Yet another horrible design trend from Microsoft
Flat design has been around for a few years now, and still maintains a strong presence in the work of some designers, but it is fundamentally flawed in several key ways. At it’s worst it provides no visual cues as to what the functionality is supposed to be or do. The argument by some designers is that the user should share the same mental memes as the user and just know how the buttons and icons work….and to a limited degree that works….a sandwich indicates a closed menu, X’s are close buttons, etc, but you just won’t know for sure how much coverage you have unless you test the product against the typical user, or even better, a broad spectrum of users. Our mantra here is that the User should never have to guess at how something works…if it’s not intuitive you are doing something wrong.

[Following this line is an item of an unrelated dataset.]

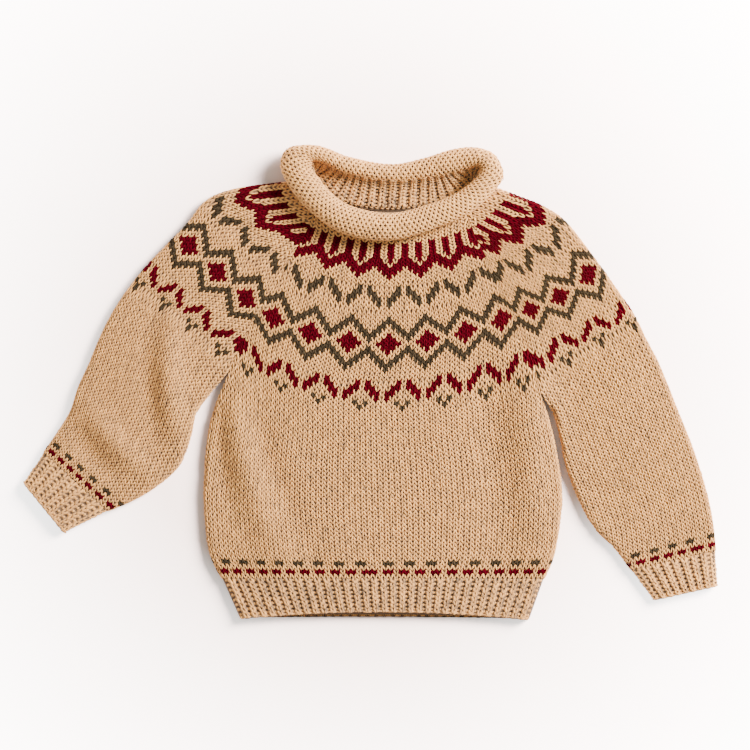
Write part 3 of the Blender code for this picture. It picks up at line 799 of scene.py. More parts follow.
def sleeve_turns(column, yoke, arm):
    """A sleeve's turns from the neck: in the yoke they end on the raglan seams."""
    turns = [Turn(raglan_x(front_y, column), front_y, raglan_x(back_y, column), back_y,
                  fold_x, fold_y, 0) for front_y, back_y, fold_x, fold_y in yoke]
    return turns + [arm_turn(*row) for row in arm]


RIGHT_SLEEVE = sleeve_turns("right_x", (
    (144.2, 156.2, -61.2, 171.6),
    (125.4, 132.0, -114.3, 164.4),
    (109.6, 112.6, -140.0, 154.5),
    (90.7, 92.0, -155.4, 135.7),
    (59.5, 59.5, -175.1, 115.1),
    (27.8, 27.8, -195.6, 92.9),
    (7.3, 7.3, -211.9, 71.5),
), (
    (-135.7, -11.6, -223.8, 51.8),
    (-147.7, -28.7, -232.4, 33.8),
    (-152.8, -50.9, -240.1, 15.0),
    (-162.2, -73.2, -249.5, -5.6),
    (-181.0, -90.3, -255.9, -25.3),
    (-200.7, -102.3, -266.6, -43.2),
    (-222.1, -111.7, -278.6, -60.3),
))
RIGHT_CUFF_EDGE = arm_turn(-258.9, -130.5, -295.7, -86.0)
LEFT_SLEEVE = sleeve_turns("left_x", (
    (142.5, 156.2, 100.6, 168.2),
    (122.0, 130.0, 123.7, 159.6),
    (105.0, 109.0, 148.5, 149.4),
    (83.5, 85.0, 168.2, 135.7),
    (50.1, 50.1, 194.7, 102.3),
    (16.7, 16.7, 224.7, 59.5),
    (-9.8, -9.8, 236.7, 36.4),
), (
    (157.2, -29.5, 247.4, 15.8),
    (162.6, -50.5, 256.8, -6.8),
    (166.9, -71.5, 265.8, -29.5),
    (173.6, -91.2, 274.8, -51.8),
    (182.5, -110.9, 282.5, -74.0),
    (193.9, -128.8, 289.3, -97.2),
    (209.3, -143.8, 294.0, -120.7),
    (222.1, -161.4, 296.6, -144.2),
))
LEFT_CUFF_EDGE = arm_turn(241.0, -187.0, 298.3, -174.2)

# Rows don't follow the table's turns: down the yoke they lie further on by a shift,
# in turns, at the outer fold and half way to it
Sleeve = namedtuple("Sleeve", "turns side rows shifts point chevron last_point"
                    " yoke_spread arm_spread starts")
Shift = namedtuple("Shift", "turn fold half_way")
RIGHT_SHIFTS = (Shift(0, 0, 0), Shift(0.57, -0.3, -0.1), Shift(1.28, -0.7, -0.2),
                Shift(2.03, -1.0, -0.26), Shift(2.77, -1.1, -0.4), Shift(3.23, -0.8, -0.33),
                Shift(3.95, -0.5, -0.2), Shift(4.56, -0.25, -0.1), Shift(4.97, -0.08, -0.03),
                Shift(5.51, -0.23, -0.2), Shift(6.3, -0.15, -0.13), Shift(7.2, 0, 0))
LEFT_SHIFTS = (Shift(0, 0, 0), Shift(1, 0.42, 0.4), Shift(1.88, 0.5, 0.6), Shift(2.59, 0.32, 0.5),
               Shift(3.2, 0.25, 0.38), Shift(3.82, 0.2, 0.3), Shift(4.4, 0.06, 0.12),
               Shift(4.94, 0, 0), Shift(5.53, -0.28, -0.28), Shift(6.3, -0.2, -0.2),
               Shift(7.2, 0, 0))
# How wide a sleeve's stitches lie from the outer fold to the seam, as shares of their
# usual width, in the yoke and in the arm, and how far its first column lies from the
# fold at some rows
FOLD_TO_SEAM = (0.0, 0.1, 0.22, 0.3, 0.37, 0.5)
START_ROWS = (13.5, 18, 28.5, 39, 42)
ARM_ROWS = (30, 39)
SLEEVES = {
    "right": Sleeve(RIGHT_SLEEVE, 1, 90, RIGHT_SHIFTS, 3, 1, 12,
                    (1.0,) * 6, (0.83, 0.83, 0.83, 0.9, 1.0, 1.14),
                    (1.5, 0.0, 0.0, 9.4, 9.2)),
    "left": Sleeve(LEFT_SLEEVE, -1, 95, LEFT_SHIFTS, 3, -2, 99,
                   (0.96, 0.95, 0.91, 0.82, 0.77, 0.74), (0.93, 0.93, 0.93, 0.95, 1.0, 1.06),
                   (3.0, 2.0, 0.0, 6.5, 8.6)),
}
UNDERARM_TURN = 6
UNDERARM_COURSE = 5
TURN_SAMPLES = 401
SLEEVE_DIAMOND = 4
SLEEVE_GRID = (80, 81)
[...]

This article gives some good information on the subject
https://www.nngroup.com/articles/flat-design/ The gist of it is that people create mental models of the applications they interact with…mental models that are equivalent to physical models, so a button should look like a button if you want people to equate it to a physical button and press it. Microsoft has a slightly different philosophy where, using market share they bully you into learning their proprietary ways so that now you are vested in their software and way of doing things, and it’s something you can put on your resume because you’ve banged your head against he wall enough times using their software that you can at least appear to know what you are doing….even sell yourself as an “expert”, but for us that has always been the wrong approach….User first, User last, and User always…. A great book on the subject we’ve worn to pieces here at Webmaster Ninjas is Gui Bloopers where they point out a lot of mistakes in GUI design and websites. The book is getting a little long in the tooth, but the basic principles of psychology and human computer interaction are still the same because our brains are basically the same. So take a look at your abandonment rates…look at your goal funnel and see if you can optimize some of those steps and visual cues to make it easier to accomplish what they are trying to accomplish, especially on the mobile version of your application where it’s easy for the user to get frustrated. As the article mentioned points out… Flat Design 2.0 is a decent compromise…visual indicators, still looks clean, and if you are going to go in that direction that would be our recommendation.